The tax is projected to generate between $30 billion and $40 billion in revenues by 2030, approximately $10 billion annually. However, the agreement is expected to achieve only a 10% reduction in absolute emissions in the shipping sector by 2030, significantly below the IMO’s own target of at least a 20% reduction by that year, with an aspirational goal of 30%.
Notably, the U.S. delegation was absent during the vote, adhering to its stance of not participating in negotiations after previously circulating a text urging delegations to withdraw from discussions.
In 2023, the IMO acknowledged that both economic measures (like carbon pricing) and technical solutions (such as a Global Fuels Standard) are essential to meet its climate commitments: a 20% reduction in emissions by 2030, an 80% reduction by 2040, and achieving net-zero emissions around 2050 in an equitable manner. During technical negotiations from March 31 to April 4, countries advanced a unified policy encompassing both elements.
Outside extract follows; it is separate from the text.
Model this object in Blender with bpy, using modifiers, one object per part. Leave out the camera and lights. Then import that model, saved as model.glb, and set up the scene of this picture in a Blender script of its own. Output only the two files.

This mechanism was finalized at the MEPC 83 summit from April 7 to 11 and is set for adoption in October, although some aspects, particularly regarding revenue distribution, remain unresolved.
Reaction quotes
“The developing countries with the greatest need came here and offered a solution. How can the other major economies ask us to take a weak deal home to our people, who are suffering as a result of the climate crisis? And how can they take it back to their constituents?” Minister Antony Derjacques of the Seychelles.
“In the end, the best possible outcome was achieved. The shipping industry has taken the lead in showing other hard-to-abate sectors that climate action is possible. African delegations must be commended, including Kenya, Namibia, Senegal, South Africa, and others who rose to the occasion and supported the compromise. Now that the IMO has agreed on measures that would apply on a global level, it is key that the various regional emissions schemes start seriously considering pulling back on their unilateral measures to avoid multiplicity of schemes piling up layer after layer of costs on African consumers,” Maria Ogbugo, Senior Associate, African Future Policies Hub.
“Reaching consensus on decarbonisation measures was bound to be difficult. But what we clearly saw is a consensus outcome that was supported by many nations including African states like Kenya, Senegal, Namibia, and South Africa. What we have now is a measure that still puts a price on the shipping sector’s emissions, which is an important starting point on which more ambition could be further built, without creating shocks on economically vulnerable countries,” Faten Aggad, Executive Director, African Futures Policies Hub.
“A universal carbon levy represents a rare opportunity to transform climate risks into sustainable development investment. Several African delegations demonstrated exceptional leadership in the technical negotiations by connecting the levy directly to critical priorities of food security, climate resilience, and equitable revenue distribution. Maintaining this united approach will be essential as implementation discussions begin,” Eldine Glees, Maritime Policy Advisor at the Micronesian Centre for Sustainable Transport.
“The global carbon pricing scheme agreed today in the IMO is a step forward as it recognises the responsibility of polluters to contribute to climate damages,” Laurence Tubiana, CEO at the European Climate Foundation, and Architect of the Paris Agreement.
“But it is not sufficient. In particular, the lack of a shipping levy is a missed opportunity. We know there is significant public support for levies on polluting, undertaxed industries and the super-rich.“The world needs more international cooperation, not less, and coalitions of the willing will be more important than ever. Together, progressive partners can still achieve vital breakthroughs for climate and development finance.”
Hon. Minister Ralph Regenvanu, Minister of Climate Change Adaptation, Meteorology, Geo-Hazards, Environment, Energy, and Disaster Management of Vanuatu, said: “Let us be clear about who has abandoned 1.5°C. Saudi Arabia, the US and fossil fuel allies pushed down the numbers to an untenable level and blocked progress at every turn. These countries – and others – failed to support a set of measures that would have gotten the shipping industry onto a 1.5°C pathway. And they turned away a proposal for a reliable source of revenue for those of us in dire need of finance to help with climate impacts.”
Ambassador Albon Ishoda, Marshall Islands Special Envoy for Maritime Decarbonization, said: “We are not done. We will be back. Alongside our friends from the Caribbean, the Pacific, Africa, Central America, and the UK. Still standing. Still steering.”